Перечитывая через пять лет это своё письмо, Михаил Михайлович замечает: «Вспоминаю своё письменное предложение ей. До сих пор я этим гордился: мне казалось, что я совершил героический поступок — прыгнул на пролетающее мгновение и остановил его. Другой стал бы раздумывать и пропустил бы своё мгновение.
Я не раздумывал, а взял и достиг своего.
Однако, если теперь подумать об этом, я мог бы сделать гораздо лучше (спокойней). Всем бы от этого было бы хорошо. Но, скорее всего, у меня не хватило бы духу на такое любовно-внимательное устройство жизни. И я, чувствуя слабость, и совершил этот бросок.
Факт героизма тут утверждается победой Дон-Кихота в его борьбе с Гамлетом. Это несомненно хорошо, и надо этим гордиться. Но только надо иметь в виду, что это выход человека отчаянного, боящегося пропустить своё мгновение жизни. Тут есть, может быть, и что-то ребячье: доверчивость бессмысленная и священная. Это чувство есть в русском народе, и назвать его можно словом «уверчивость». (Так Аксюша и сказала тогда: «Уверчив!») Но есть в том же народе идеал поведения человека с любовным вниманием.
Такой человек не прыжком движется, а ступает твёрдо и чётко при свете любовного внимания. Вот с точки зрения этого идеала я теперь критикую своё письмо. И мне досадна теперь сама форма письма, какая-то безумно-рассудочная».
Через 12 лет: «В записях 1940 года есть что-то тяжёлое и нудное: мы тогда не летели, не плыли, а делали сами новую жизнь, и дневники того времени иллюстрируют любовь как дело жизни, но никак не любовь-песню».
Так ли? — спрашиваю я сейчас. Иначе нам было невозможно в те дни, как только трудиться подобно двум чернорабочим, — столько хламу было накоплено двумя — и всё это надо было раскопать и разгрести! Мы работали всерьёз, навсегда.
Да, это была не юношеская встреча. И это была в те дни, вероятно, ещё не любовь — мы лишь осторожно и требовательно к ней приближались: мы не должны были больше ошибаться.
«Кто обманывается в ком-нибудь, тот и другого обманывает. Значит, нельзя обманывать, но нельзя и обманываться». Так запишет М. М. через полгода.
Снова вспоминаю: я работала, а М. М. входил и выходил, останавливаясь за моим плечом.
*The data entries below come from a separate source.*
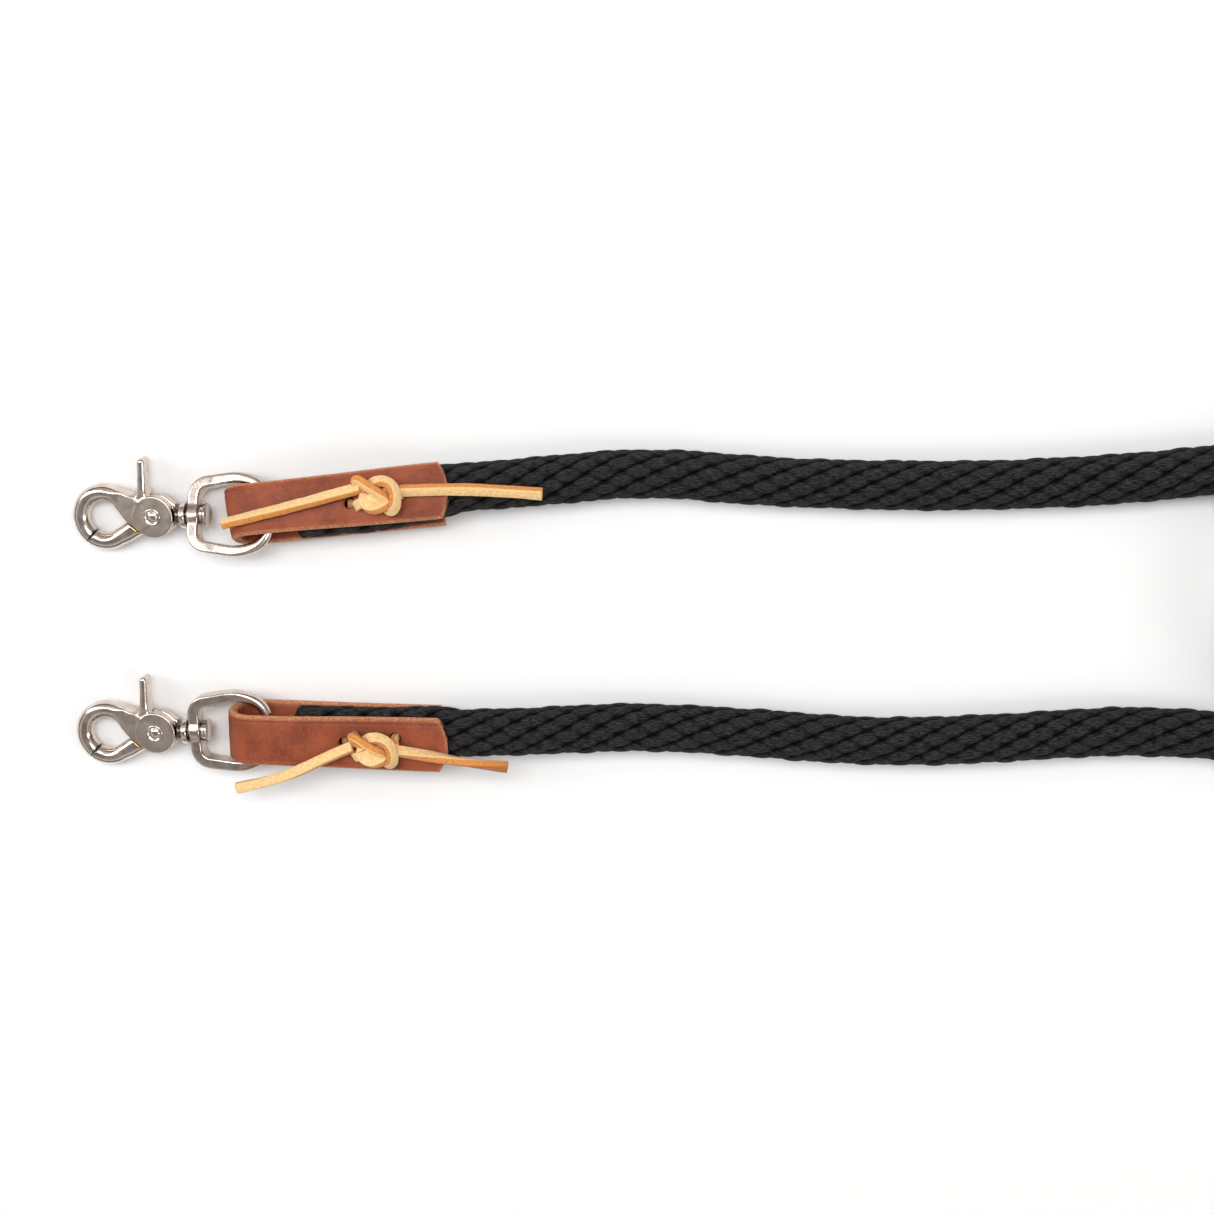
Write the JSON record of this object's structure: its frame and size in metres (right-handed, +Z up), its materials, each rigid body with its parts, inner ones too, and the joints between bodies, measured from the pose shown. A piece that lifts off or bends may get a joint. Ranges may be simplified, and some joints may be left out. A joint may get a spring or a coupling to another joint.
{
  "type": "rope reins with leather ends",
  "caption": "One-piece braided rope rein; each end is held in a folded, laced leather tab that carries a swivel scissor snap.",
  "frame": {"origin": "on the floor, under the middle of the box round the two leather ends, their lacing and their snaps", "axes": "+X from the snaps along the rope, +Y across from the end marked b to the end marked a, +Z up from the floor"},
  "size_m": [0.779, 0.1199, 0.0338],
  "materials": {
    "black_rope": "matte black solid-braid polypropylene",
    "russet_leather": "oiled russet harness leather, burnished edges",
    "lace": "tan latigo thong with a pale flesh side",
    "nickel_plate": "nickel-plated zinc casting, lightly tumbled",
    "spring_steel": "bright spring wire",
    "tie_strap": "black hook-and-loop tie band"
  },
  "bodies": {
    "root": {"leather_tab_a": "russet_leather", "rope_end_a": "black_rope", "lace_knot_a": "lace", "lace_tail_left_a": "lace", "lace_tail_right_a": "lace", "rope_run_a": "black_rope", "leather_tab_b": "russet_leather", "rope_end_b": "black_rope", "lace_knot_b": "lace", "lace_tail_left_b": "lace", "lace_tail_right_b": "lace", "rope_run_b": "black_rope", "rope_hank": "black_rope", "hank_tie": "tie_strap"},
    "eye_a": {"swivel_eye_a": "nickel_plate"},
    "snap_a": {"snap_body_a": "nickel_plate", "swivel_stud_a": "nickel_plate", "pivot_rivet_a": "nickel_plate", "lever_spring_a": "spring_steel"},
    "lever_a": {"hook_lever_a": "nickel_plate"},
    "eye_b": {"swivel_eye_b": "nickel_plate"},
    "snap_b": {"snap_body_b": "nickel_plate", "swivel_stud_b": "nickel_plate", "pivot_rivet_b": "nickel_plate", "lever_spring_b": "spring_steel"},
    "lever_b": {"hook_lever_b": "nickel_plate"}
  },
  "joints": [
    {"name": "eye_tilt_a", "type": "hinge", "parent": "root", "child": "eye_a", "pos_m": [0.003, 0.0354, 0.0109], "axis": [0.0141, 0.9404, -0.3398], "range_deg": [-85, 90]},
    {"name": "snap_swivel_a", "type": "hinge", "parent": "eye_a", "child": "snap_a", "pos_m": [-0.03633, 0.03437, 0.00642], "axis": [0.9932, 0.026, 0.1132], "continuous": true},
    {"name": "lever_open_a", "type": "hinge", "parent": "snap_a", "child": "lever_a", "pos_m": [-0.03633, 0.03437, 0.00642], "axis": [-0.1132, -0.003, 0.9936], "range_deg": [-25, 0], "stiffness_Nm_per_rad": 0.05, "springref_deg": 17.19},
    {"name": "eye_tilt_b", "type": "hinge", "parent": "root", "child": "eye_b", "pos_m": [-0.0019, -0.0387, 0.0097], "axis": [-0.0384, 0.9993, 0], "range_deg": [-85, 90]},
    {"name": "snap_swivel_b", "type": "hinge", "parent": "eye_b", "child": "snap_b", "pos_m": [-0.04129, -0.04021, 0.0059], "axis": [0.9947, 0.0382, 0.0958], "continuous": true},
    {"name": "lever_open_b", "type": "hinge", "parent": "snap_b", "child": "lever_b", "pos_m": [-0.04129, -0.04021, 0.0059], "axis": [-0.0958, -0.0037, 0.9954], "range_deg": [-25, 0], "stiffness_Nm_per_rad": 0.05, "springref_deg": 17.19}
  ]
}
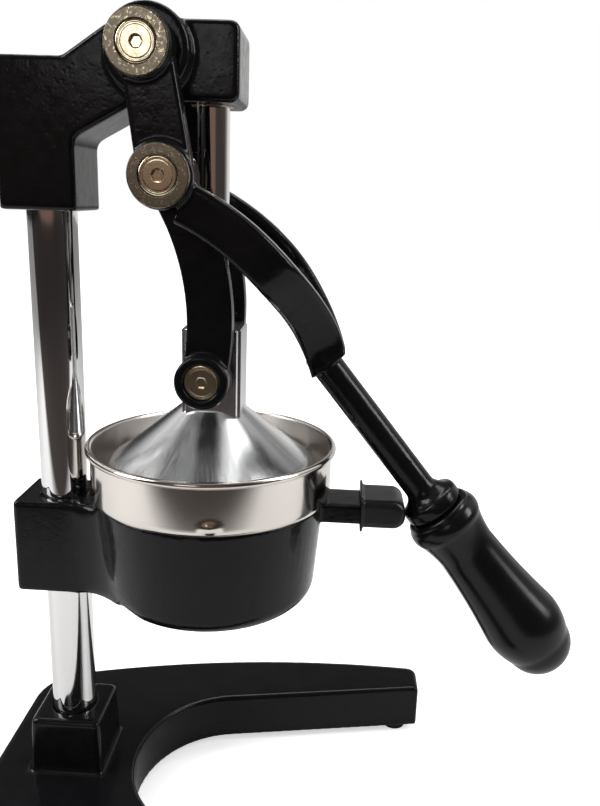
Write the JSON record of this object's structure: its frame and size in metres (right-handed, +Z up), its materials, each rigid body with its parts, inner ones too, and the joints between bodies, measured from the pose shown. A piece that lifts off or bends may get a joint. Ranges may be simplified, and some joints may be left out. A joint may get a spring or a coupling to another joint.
{
  "type": "lever citrus press",
  "caption": "Hand citrus press: a forked lever drives a polished cone down a guide rod into a strainer bowl held on a column over a horseshoe base.",
  "frame": {"origin": "on the table under the middle of the overall box", "axes": "+X forward from the column towards the lever grip, +Y to the far side, +Z up"},
  "size_m": [0.307, 0.2028, 0.4146],
  "materials": {
    "black_casting": "gloss black enamel over a rough casting",
    "black_lever": "gloss black enamel over a rough casting",
    "chrome": "mirror polished",
    "nickel": "bright warm nickel, faintly grained",
    "zinc_steel": "plain zinc plated",
    "satin_steel": "satin stainless sheet",
    "press_aluminium": "turned and polished",
    "black_grip": "smooth glossy black plastic",
    "black_rubber": "satin black rubber",
    "bush_bronze": "plain bronze"
  },
  "bodies": {
    "frame": {"base_casting": "black_casting", "rubber_feet": "black_rubber", "foot_screws": "zinc_steel", "column": "chrome", "column_washer": "zinc_steel", "column_bolt": "zinc_steel", "cup_holder": "black_casting", "holder_set_screw": "zinc_steel", "head_set_screws": "zinc_steel", "bumper_boot": "black_rubber", "strainer_bowl": "satin_steel", "reamer_cone": "satin_steel", "head_casting": "black_casting", "guide_bush": "bush_bronze", "top_pivot_washers": "nickel", "top_pivot_bolts": "nickel"},
    "lever": {"lever_fork": "black_lever", "lever_grip": "black_grip"},
    "connecting_rods": {"connecting_rod_near": "black_lever", "connecting_rod_far": "black_lever", "elbow_pivot_washers": "nickel", "elbow_pivot_bolts": "nickel", "wrist_pivot_bolts": "nickel"},
    "plunger": {"press_cone": "press_aluminium", "plunger_rod": "chrome"}
  },
  "joints": [
    {"name": "lever_pivot", "type": "hinge", "parent": "frame", "child": "lever", "pos_m": [-0.05954, 0, 0.396], "axis": [0, -1, 0], "range_deg": [0, 110]},
    {"name": "elbow_pivot", "type": "hinge", "parent": "lever", "child": "connecting_rods", "pos_m": [-0.05155, 0, 0.34553], "axis": [0, -1, 0], "range_deg": [-133.4, 0]},
    {"name": "plunger_slide", "type": "slide", "parent": "frame", "child": "plunger", "axis": [0, 0, 1], "range_m": [0, 0.07622]}
  ],
  "couplings": [
    {"joint": "elbow_pivot", "follows": "lever_pivot", "ratio": -1.2128},
    {"joint": "plunger_slide", "follows": "lever_pivot", "m_per_rad": 0.039698}
  ]
}
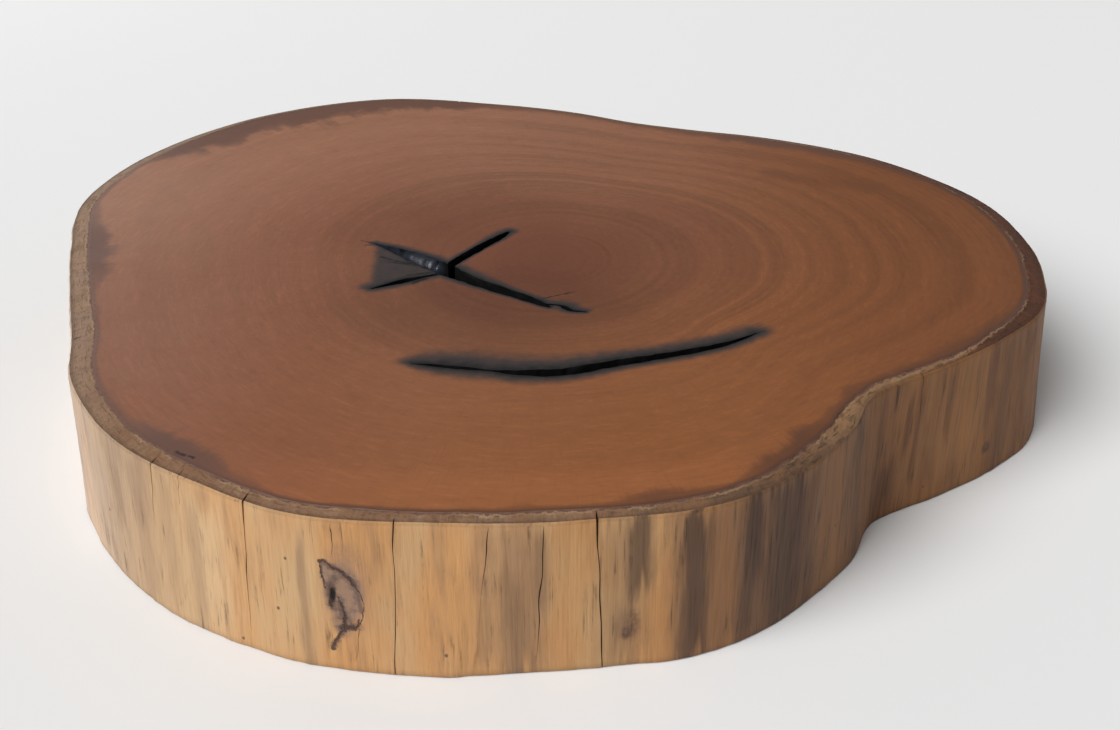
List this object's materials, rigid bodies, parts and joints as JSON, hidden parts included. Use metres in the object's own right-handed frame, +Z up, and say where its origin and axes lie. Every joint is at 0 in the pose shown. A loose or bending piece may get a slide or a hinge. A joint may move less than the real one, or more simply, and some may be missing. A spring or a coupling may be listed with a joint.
{
  "type": "wood slice",
  "caption": "Thick cross-cut slice of a large hardwood trunk, bark off, top planed and varnished, edge eased, with an open ring shake and a star-shaped heart check.",
  "frame": {"origin": "on the underside, under the middle of the outline's box", "axes": "+Z up along the grain, from the sawn underside to the planed top; +X along the longest extent, towards the buttress lobe; -Y towards the side with the sharp hollow and the large knot"},
  "size_m": [1, 0.925, 0.146],
  "materials": {
    "wood": "reddish-brown heartwood under satin varnish, pale debarked sapwood on the side"
  },
  "bodies": {
    "root": {"wood_slice": "wood"}
  },
  "joints": []
}
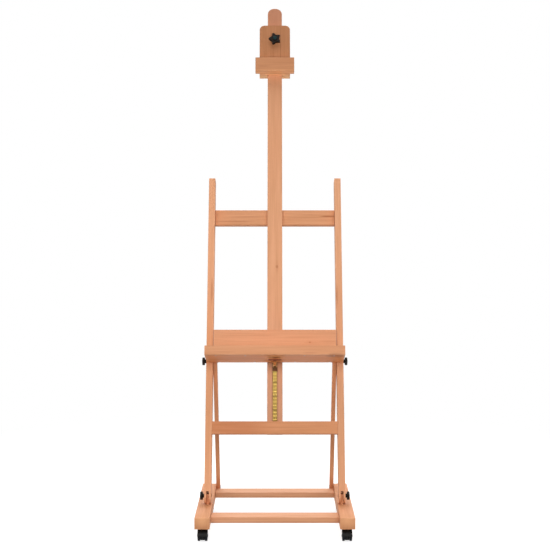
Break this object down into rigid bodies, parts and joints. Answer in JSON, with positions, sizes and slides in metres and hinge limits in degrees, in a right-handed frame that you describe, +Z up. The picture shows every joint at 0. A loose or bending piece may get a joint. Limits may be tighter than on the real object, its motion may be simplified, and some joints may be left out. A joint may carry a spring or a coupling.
{
  "type": "studio easel",
  "caption": "Tall studio easel of wood on casters: leaning frame with a sliding ratchet tray, a screw clamp for the top of the canvas, and rear struts that set the lean.",
  "frame": {"origin": "on the floor, at the middle of the whole object seen from above", "axes": "+Z up; the front, where the painter stands, faces -Y; +X is to the viewer's right"},
  "size_m": [0.6012, 0.8944, 2.1165],
  "materials": {
    "beech": "oiled steamed beech, salmon-orange, fine straight grain",
    "brass": "brass, lightly tarnished",
    "bronzed_steel": "pressed steel with a bronze-brown finish",
    "zinc_steel": "zinc-plated steel",
    "black_plastic": "black moulded plastic, satin",
    "caster_plastic": "charcoal moulded nylon",
    "wheel_plastic": "black moulded nylon"
  },
  "bodies": {
    "base": {"front_base_rail": "beech", "rear_base_rail": "beech", "left_foot": "beech", "left_pivot_tongue": "beech", "left_strut_foot_bolt": "zinc_steel", "right_foot": "beech", "right_pivot_tongue": "beech", "right_strut_foot_bolt": "zinc_steel", "front_left_caster_stem": "zinc_steel", "front_right_caster_stem": "zinc_steel", "rear_left_caster_stem": "zinc_steel", "rear_right_caster_stem": "zinc_steel"},
    "frame": {"upper_cross_rail": "beech", "lower_cross_rail": "beech", "mast": "beech", "ratchet_rack": "brass", "left_upright": "beech", "left_pivot_bolt": "bronzed_steel", "right_upright": "beech", "right_pivot_bolt": "bronzed_steel"},
    "tray": {"tray_bottom": "beech", "tray_front_lip": "beech", "canvas_ledge": "beech", "slider_back_plate": "beech", "pawl_bracket": "bronzed_steel", "pawl_pin": "zinc_steel", "left_tray_end": "beech", "left_slider_cheek": "beech", "right_tray_end": "beech", "right_slider_cheek": "beech"},
    "pawl": {"ratchet_pawl": "bronzed_steel"},
    "clamp": {"clamp_front_plate": "beech", "clamp_insert": "brass", "clamp_head_block": "beech", "clamp_back_plate": "beech", "left_clamp_cheek": "beech", "right_clamp_cheek": "beech"},
    "pressure_pad": {"clamp_pressure_pad": "brass"},
    "clamp_screw": {"clamp_knob": "black_plastic", "clamp_screw": "zinc_steel"},
    "left_strut": {"left_strut": "beech", "left_strut_bolt": "bronzed_steel"},
    "left_strut_knob": {"left_strut_knob": "black_plastic"},
    "left_pivot_knob": {"left_pivot_knob": "black_plastic"},
    "front_left_caster": {"front_left_caster_hood": "caster_plastic"},
    "front_left_wheels": {"front_left_caster_wheels": "wheel_plastic"},
    "rear_left_caster": {"rear_left_caster_hood": "caster_plastic"},
    "rear_left_wheels": {"rear_left_caster_wheels": "wheel_plastic"},
    "right_strut": {"right_strut": "beech", "right_strut_bolt": "bronzed_steel"},
    "right_strut_knob": {"right_strut_knob": "black_plastic"},
    "right_pivot_knob": {"right_pivot_knob": "black_plastic"},
    "front_right_caster": {"front_right_caster_hood": "caster_plastic"},
    "front_right_wheels": {"front_right_caster_wheels": "wheel_plastic"},
    "rear_right_caster": {"rear_right_caster_hood": "caster_plastic"},
    "rear_right_wheels": {"rear_right_caster_wheels": "wheel_plastic"}
  },
  "joints": [
    {"name": "frame_tilt", "type": "hinge", "parent": "base", "child": "frame", "pos_m": [0, -0.23817, 0.13], "axis": [1, 0, 0], "range_deg": [0, 12]},
    {"name": "left_strut_turn", "type": "hinge", "parent": "base", "child": "left_strut", "pos_m": [-0.24, 0.06963, 0.0878], "axis": [1, 0, 0], "range_deg": [0, 12.83]},
    {"name": "right_strut_turn", "type": "hinge", "parent": "base", "child": "right_strut", "pos_m": [0.24, 0.06963, 0.0878], "axis": [1, 0, 0], "range_deg": [0, 12.83]},
    {"name": "tray_slide", "type": "slide", "parent": "frame", "child": "tray", "axis": [0, 0.3223, 0.9466], "range_m": [-0.182, 0.154]},
    {"name": "pawl_release", "type": "hinge", "parent": "tray", "child": "pawl", "pos_m": [0, -0.07719, 0.65408], "axis": [1, 0, 0], "range_deg": [-3.2, 0]},
    {"name": "clamp_slide", "type": "slide", "parent": "frame", "child": "clamp", "axis": [0, 0.3223, 0.9466], "range_m": [-0.58, 0.08]},
    {"name": "pad_travel", "type": "slide", "parent": "clamp", "child": "pressure_pad", "axis": [0, -0.9466, 0.3223], "range_m": [0, 0.0025]},
    {"name": "clamp_screw_turn", "type": "hinge", "parent": "pressure_pad", "child": "clamp_screw", "pos_m": [0, 0.3576, 1.97314], "axis": [0, -0.9466, 0.3223], "range_deg": [0, 720]},
    {"name": "left_pivot_knob_turn", "type": "hinge", "parent": "frame", "child": "left_pivot_knob", "pos_m": [-0.283, -0.23817, 0.13], "axis": [-1, 0, 0], "range_deg": [0, 720]},
    {"name": "left_strut_knob_turn", "type": "hinge", "parent": "left_strut", "child": "left_strut_knob", "pos_m": [-0.283, -0.06643, 0.63447], "axis": [-1, 0, 0], "range_deg": [0, 720]},
    {"name": "right_pivot_knob_turn", "type": "hinge", "parent": "frame", "child": "right_pivot_knob", "pos_m": [0.283, -0.23817, 0.13], "axis": [1, 0, 0], "range_deg": [0, 720]},
    {"name": "right_strut_knob_turn", "type": "hinge", "parent": "right_strut", "child": "right_strut_knob", "pos_m": [0.283, -0.06643, 0.63447], "axis": [1, 0, 0], "range_deg": [0, 720]},
    {"name": "front_left_swivel", "type": "hinge", "parent": "base", "child": "front_left_caster", "pos_m": [-0.2723, -0.38617, 0.05], "axis": [0, 0, 1], "continuous": true},
    {"name": "front_left_wheel_spin", "type": "hinge", "parent": "front_left_caster", "child": "front_left_wheels", "pos_m": [-0.2723, -0.40417, 0.02], "axis": [1, 0, 0], "continuous": true},
    {"name": "front_right_swivel", "type": "hinge", "parent": "base", "child": "front_right_caster", "pos_m": [0.2723, -0.38617, 0.05], "axis": [0, 0, 1], "continuous": true},
    {"name": "front_right_wheel_spin", "type": "hinge", "parent": "front_right_caster", "child": "front_right_wheels", "pos_m": [0.2723, -0.40417, 0.02], "axis": [1, 0, 0], "continuous": true},
    {"name": "rear_left_swivel", "type": "hinge", "parent": "base", "child": "rear_left_caster", "pos_m": [-0.2723, 0.02283, 0.05], "axis": [0, 0, 1], "continuous": true},
    {"name": "rear_left_wheel_spin", "type": "hinge", "parent": "rear_left_caster", "child": "rear_left_wheels", "pos_m": [-0.2723, 0.04083, 0.02], "axis": [1, 0, 0], "continuous": true},
    {"name": "rear_right_swivel", "type": "hinge", "parent": "base", "child": "rear_right_caster", "pos_m": [0.2723, 0.02283, 0.05], "axis": [0, 0, 1], "continuous": true},
    {"name": "rear_right_wheel_spin", "type": "hinge", "parent": "rear_right_caster", "child": "rear_right_wheels", "pos_m": [0.2723, 0.04083, 0.02], "axis": [1, 0, 0], "continuous": true}
  ],
  "couplings": [
    {"joint": "left_strut_turn", "follows": "frame_tilt", "ratio": 1.069},
    {"joint": "right_strut_turn", "follows": "frame_tilt", "ratio": 1.069},
    {"joint": "clamp_screw_turn", "follows": "pad_travel", "rad_per_m": 5026.5}
  ]
}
Он хотел мне что-то сказать, но я не прекращала стука машинки и не оборачивалась к нему и сдерживала собственное желание заглянуть ему в лицо.
И тогда он сам притронулся к моей руке, остановил её и сказал:
«Я хочу сделать для вас только самое хорошее. Помните, мне от вас ничего для себя не нужно».
Так за всю мою жизнь в прошлом говорил мне только один Олег: та же широта, смирение и та же сила.
На следующий день я пришла на работу к М. М., и он прочёл мне своё письмо.
7 февраля.
Веда превратила день моего рождения в день именин. Но водицы холодной, о которой я писал в «Командоре», я всё-таки изрядно хватил.
Чего стоило одно то, что вскоре после моего взволнованного чтения она сказала о возможности проверки моего чувства тем, что будет призван третий секретарь, и если при этом возникнет опять роман, то и окажется, что, хотя моя любовь и возвышенна, и героична, и всё что угодно, только... безлика.
Это не только «вода холодная» — это раскрытие всей моей любви, изображённой в «Кащеевой цепи»!
Похоже, она даже не только холодной водой окатила, но вытащила меня на солнечный свет, как старую залежалую шубу, повесила на забор и принялась выхлёстывать из неё моль.
Сознание как молния простегнуло меня сквозь всю жизнь, но она была расположена принять меня всего, каким я у неё за это время сложился. И потому никакого стыда я не почувствовал, напротив, проще простого она позволила себя поцеловать и, самое главное, рассказала мне о себе всё самое сокровенное. Больше дать нечего — всё! И всё так просто и ясно, и в то же время письмо было разгромлено до конца.